If you love coffee like I do, this Café Au Lait pudding is for you. It is tantalizing and creamy. Not cloyingly sweet like some puddings tend to be, this pudding is just dreamy. The delicate coffee flavors linger on the palate. Milky, rich and understated, it is everything a pudding should be.

Recipe from Gourmet November 2009

2 cups whole milk

3 tablespoons instant coffee granules

2 tablespoons plus 2 teaspoon cornstarch

1/4 cup plus 2 tablespoon sugar, divided

1/2 cup heavy cream

1/4 teaspoon pure vanilla extract

Cinnamon or nutmeg for sprinkling

Whisk together milk, coffee granules, cornstarch, 1/4 cup sugar, and a small pinch of salt in a heavy medium saucepan. Bring to a boil over medium heat, stirring occasionally, then boil 1 minute, stirring constantly. Transfer to a metal bowl set in an ice bath and cool, stirring often, about 10 minutes. Pour into cups or ramekins and chill, uncovered, 20 minutes.

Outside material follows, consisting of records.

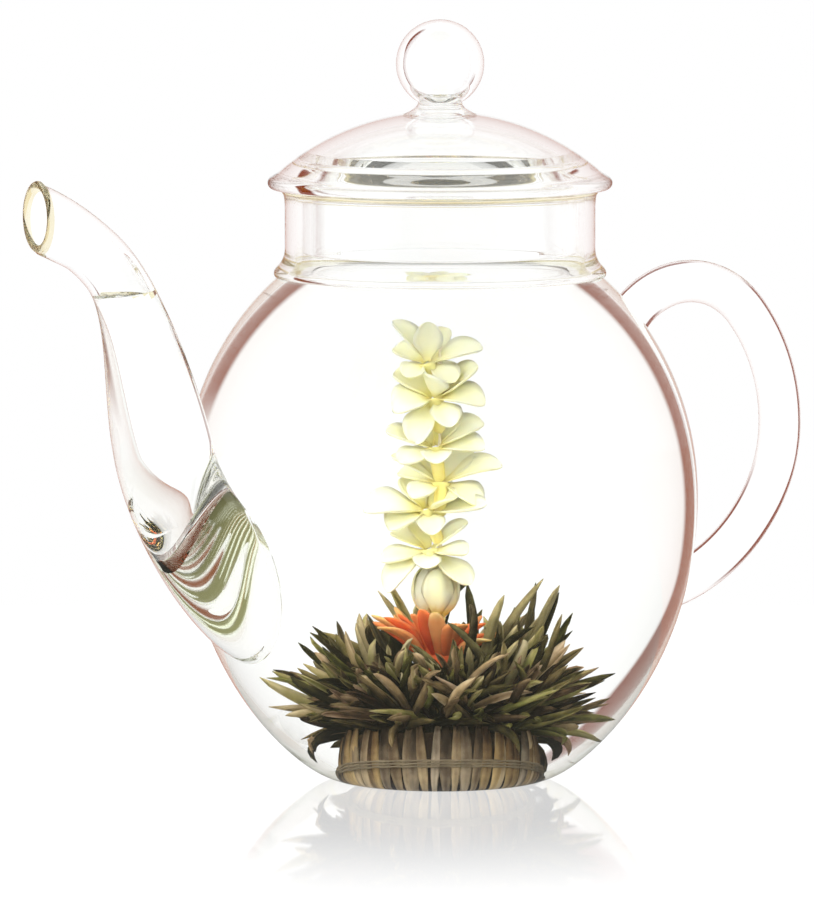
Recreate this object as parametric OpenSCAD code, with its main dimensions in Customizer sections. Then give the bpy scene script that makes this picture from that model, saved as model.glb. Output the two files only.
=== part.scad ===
// Clear glass teapot with a lift-off domed lid, holding one opened flowering tea.
// Millimetres. Z is up, the pot stands on Z = 0, and the origin is on the pot's own axis.
// The spout points along -X and the handle stands out along +X.

/* [Pot] */
// Widest outer diameter of the globe
globe_d = 103.2; // [100:0.2:106]
// Height of the globe's widest level
globe_mid_z = 57; // [55:0.5:58]
// Thickness of the blown glass wall
wall = 2; // [1.6:0.1:2.2]
// Radius of the flat patch that the pot stands on
foot_r = 19; // [16:0.5:20]
// Outer diameter of the neck
neck_d = 62; // [60:0.5:63]
// Height of the neck's flat rim
neck_top_z = 118.5; // [116:0.5:120]

/* [Lid] */
// Largest diameter of the lid's rounded edge
lid_d = 68.8; // [66:0.2:70]
// Height that the dome rises above its seat
dome_rise = 15.5; // [13:0.5:18]
// Outer diameter of the collar that hangs in the neck
collar_d = 54.6; // [52:0.2:56]
// Depth of the collar below the seat
collar_depth = 13; // [8:0.5:14]
// Diameter of the hollow ball knob
knob_d = 17.6; // [15:0.2:19]
// Height of the knob's centre above the dome's top
knob_rise = 9.5; // [9:0.1:11]

/* [Spout] */
// Thickness of the spout's glass
spout_wall = 1.6; // [1.2:0.1:1.8]
// Outer radius where the spout leaves its bell
spout_root_r = 9.8; // [9:0.1:10.2]
// Outer radius of the spout's upper run
spout_tip_r = 5.7; // [5:0.1:6.2]
// Half height of the upright mouth
mouth_half_h = 7; // [6:0.1:7.5]
// Half width of the oval where the bell meets the globe
bell_half_w = 17.5; // [15:0.5:18.5]
// Half height of that oval
bell_half_h = 17.5; // [16:0.5:18]
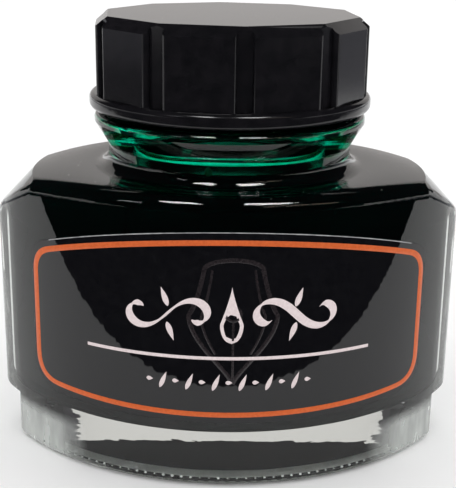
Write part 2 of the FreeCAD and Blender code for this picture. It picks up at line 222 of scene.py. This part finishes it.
def ink_material():
    """Ink behind glass: it swallows light, and its walls mirror what meets them at a shallow angle."""
    material, nodes, links, output = new_material("ink")
    dark = nodes.new("ShaderNodeBsdfDiffuse")
    noise = add_noise(nodes, links, 60)
    tone = blend_colours(nodes, links, noise, (0.0, 0.0025, 0.002), (0.0, 0.005, 0.004))
    links.new(tone, dark.inputs["Color"])
    mirror = nodes.new("ShaderNodeBsdfGlossy")
    mirror.inputs["Roughness"].default_value = 0.02
    share = nodes.new("ShaderNodeFresnel")
    share.inputs["IOR"].default_value = INK_INDEX / GLASS_INDEX
    above = mask_along(nodes, links, "Z", INK_LOW.z + 1.2 * MM, INK_LOW.z + 2.4 * MM)
    below = mask_along(nodes, links, "Z", INK_HIGH.z - 8 * MM, INK_HIGH.z - 10 * MM)
    walls = combine(nodes, links, "MULTIPLY", above, below)
    mix = nodes.new("ShaderNodeMixShader")
    links.new(combine(nodes, links, "MULTIPLY", share.outputs[0], walls), mix.inputs["Fac"])
    links.new(dark.outputs[0], mix.inputs[1])
    links.new(mirror.outputs[0], mix.inputs[2])
    links.new(mix.outputs[0], output.inputs["Surface"])
    return material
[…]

Beat cream with vanilla and remaining 2 tablespoon sugar using an electric mixer just until soft peaks form. Spoon whipped cream onto puddings and dust cream lightly with cinnamon.

Panna Cotta with Citrus Compote

Panna cotta is so simple to make, I can’t believe I have never made it before. It takes only five minutes to cook the cream and mix it with the gelatin. The mixture sets in the refrigerator for about four hours and the panna cotta is ready to be served. It is silky and lush. It has a delicate vanilla flavor that pairs harmoniously with a number of toppings. Since citrus is abundant at local farmers markets right now, I decided to make a citrus compote with mandarins and blood oranges. The contrast of sweetness from the mandarins and a nice zesty tang from the blood oranges was the perfect accompaniment to the panna cotta. This dessert is a dense mouthful of bright luscious flavors. Snuggle up, dig down, scoop up and savor each bite.

Recipe from David Lebovitz

4 cups heavy cream

1/2 cup sugar

2 teaspoons of vanilla extract, or 1 vanilla bean

2 packets powdered gelatin

6 tablespoons cold water

1. Heat the heavy cream and sugar in a saucepan or microwave. Once the sugar is dissolved, remove from heat and stir in the vanilla extract.(If using a vanilla bean, scrape the seeds from the bean into the cream and add the bean pod. Cover, and let infuse for 30 minutes. Remove the bean then rewarm the mixture before continuing.)

2. Lightly oil eight custard cups with a neutral-tasting oil.

3. Sprinkle the gelatin over the cold water in a medium-sized bowl and let stand 5 to 10 minutes.

4. Pour the very warm Panna Cotta mixture over the gelatin and stir until the gelatin is completely dissolved.

5. Divide the Panna Cotta mixture into the prepared cups, then chill them until firm, which will take at least two hours but I let them stand at least four hours.

6. Run a sharp knife around the edge of each Panna Cotta and unmold each onto a serving plate, and garnish as desired.